URI: 
       # taz.de -- Die Gemüsewerft in Bremen: Industrial Chic meets Villa Kunterbunt
       
       > Die Gemüsewerft in Bremen zieht Kohl und Möhren und braut auch Bier. Dass
       > sie dazu ein soziales Projekt ist, ist auf den ersten Blick gar nicht
       > sichtbar.
       
   IMG Bild: Möhren und Hopfen gehören zu den Pflanzen, die auf dem ehemaligen Hafengelände der Gemüsewerft wachsen
       
       Bremen taz | Ein paar Strünke Grünkohl stehen Anfang November in einer der
       Holzkisten vorn am Zaun, weiter hinten wächst Salbei, schießt Fenchel ins
       Kraut. Aber in vielen der 425 Hochbeete ist die dunkel-krümelige Erde von
       fein geharkten Wellen durchzogen: Hier liegt die Saat für die nächste
       Saison.
       
       Auch das Rankgerüst im Hopfenfeld steht nackt: Vor zwei Monaten haben
       Freiwillige und Beschäftigte der [1][Bremer Gemüsewerft] – so heißt der
       Garten in der Bremer Überseestadt – 140 Kilo Hopfen geerntet.
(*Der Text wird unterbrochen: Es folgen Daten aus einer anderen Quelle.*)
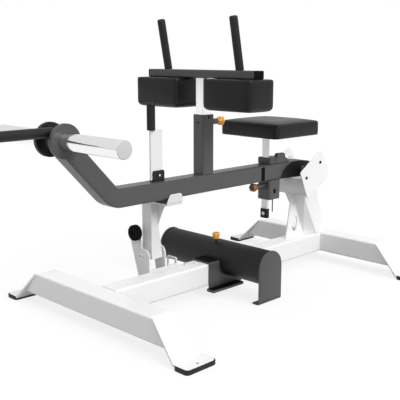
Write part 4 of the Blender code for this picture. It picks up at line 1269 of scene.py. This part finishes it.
def makeStageMaterial(spec):
    # white where it is looked at or mirrored, with the shadow kept, and a dim bounce
    made = bpy.data.materials.new("paleFloor")
    made.use_nodes = True
    tree, link = made.node_tree.nodes, made.node_tree.links.new
    tree.clear()
    out = tree.new("ShaderNodeOutputMaterial")
    paths = tree.new("ShaderNodeLightPath")
    bounce = tree.new("ShaderNodeBsdfDiffuse")
    bounce.inputs["Color"].default_value = (*spec["bounce"], 1)
    shaded = tree.new("ShaderNodeBsdfDiffuse")
    shaded.inputs["Color"].default_value = (*spec["shaded"], 1)
    glow = tree.new("ShaderNodeEmission")
    glow.inputs["Color"].default_value = white
    glow.inputs["Strength"].default_value = 1.0
    seen = tree.new("ShaderNodeMixShader")
    seen.inputs["Fac"].default_value = spec["glow"]
    link(shaded.outputs["BSDF"], seen.inputs[1])
    link(glow.outputs["Emission"], seen.inputs[2])
    gleam = tree.new("ShaderNodeEmission")
    gleam.inputs["Color"].default_value = white
    gleam.inputs["Strength"].default_value = 1.0
    mirrored = tree.new("ShaderNodeMixShader")
    link(paths.outputs["Is Glossy Ray"], mirrored.inputs["Fac"])
    link(bounce.outputs["BSDF"], mirrored.inputs[1])
    link(gleam.outputs["Emission"], mirrored.inputs[2])
    mix = tree.new("ShaderNodeMixShader")
    link(paths.outputs["Is Camera Ray"], mix.inputs["Fac"])
    link(mirrored.outputs["Shader"], mix.inputs[1])
    link(seen.outputs["Shader"], mix.inputs[2])
    link(mix.outputs["Shader"], out.inputs["Surface"])
    return made


def makeFloor(spec):
    edit = bmesh.new()
    bmesh.ops.create_grid(edit, x_segments=1, y_segments=1, size=spec["half"])
    made = linked(spec["name"], meshOf(spec["name"], edit))
    made.data.materials.append(makeStageMaterial(spec))


def makeWorld(spec):
    # even light, white to the camera, and to mirrors with a dark strip along the horizon
    world = bpy.data.worlds.new(spec["name"])
    bpy.context.scene.world = world
    world.use_nodes = True
    tree, link = world.node_tree.nodes, world.node_tree.links.new
    tree.clear()
    out = tree.new("ShaderNodeOutputWorld")
    paths = tree.new("ShaderNodeLightPath")
    place = tree.new("ShaderNodeTexCoord")
    split = tree.new("ShaderNodeSeparateXYZ")
    link(place.outputs["Generated"], split.inputs["Vector"])
    strip = tree.new("ShaderNodeValToRGB")
    stops = strip.color_ramp.elements
    stops[0].position, stops[0].color = 0.045, (0.62, 0.62, 0.625, 1)
    stops[1].position, stops[1].color = 0.10, (0.80, 0.80, 0.80, 1)
    link(split.outputs["Z"], strip.inputs["Fac"])
    seen = tree.new("ShaderNodeBackground")
    seen.inputs["Color"].default_value = white
    seen.inputs["Strength"].default_value = 1.0
    lit = tree.new("ShaderNodeBackground")
    lit.inputs["Color"].default_value = white
    lit.inputs["Strength"].default_value = spec["ambient"]
    mirror = tree.new("ShaderNodeBackground")
    link(strip.outputs["Color"], mirror.inputs["Color"])
    glossy = tree.new("ShaderNodeMixShader")
    link(paths.outputs["Is Glossy Ray"], glossy.inputs["Fac"])
    link(lit.outputs["Background"], glossy.inputs[1])
    link(mirror.outputs["Background"], glossy.inputs[2])
    mix = tree.new("ShaderNodeMixShader")
    link(paths.outputs["Is Camera Ray"], mix.inputs["Fac"])
    link(glossy.outputs["Shader"], mix.inputs[1])
    link(seen.outputs["Background"], mix.inputs[2])
    link(mix.outputs["Shader"], out.inputs["Surface"])


def addSun(spec):
    lamp = bpy.data.lights.new(spec["name"], "SUN")
    lamp.energy = spec["strength"]
    lamp.angle = spec["angle"]
    made = linked(spec["name"], lamp)
    turn = Vector((0, 0, -1)).rotation_difference(-Vector(spec["direction"]).normalized())
    made.rotation_euler = turn.to_euler()


def addCamera(spec):
    lens = bpy.data.cameras.new(spec["name"])
    lens.sensor_width = 36.0
    lens.sensor_fit = "AUTO"
    lens.lens = spec["lens"]
    made = linked(spec["name"], lens)
    made.location = at(*spec["place"])
    made.rotation_euler = Euler((math.radians(90 - spec["down"]), 0, math.radians(spec["turn"])))
    bpy.context.scene.camera = made


makeFloor(floorSpec)
makeWorld(worldSpec)
addSun(sunSpec)
addCamera(cameraSpec)
bpy.context.scene.view_settings.view_transform = "Standard"
print("stage done")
Er wird
       nebenan in einer kleinen Brauerei verarbeitet. Das Bier kann man im Sommer
       auf Podesten zwischen den Hochbeeten trinken. Vielleicht zu Tomaten aus dem
       Gewächshaus: grünen, gelben, lilanen, roten, orangenen.
       
       Die Gemüsewerft ist aber nicht nur Biergarten und [2][urbane Landwirtschaft
       im Westentaschenformat]. Sondern auch ein soziales Projekt, betrieben von
       der gemeinnützigen Gesellschaft für integrative Beschäftigung, kurz „Gib“.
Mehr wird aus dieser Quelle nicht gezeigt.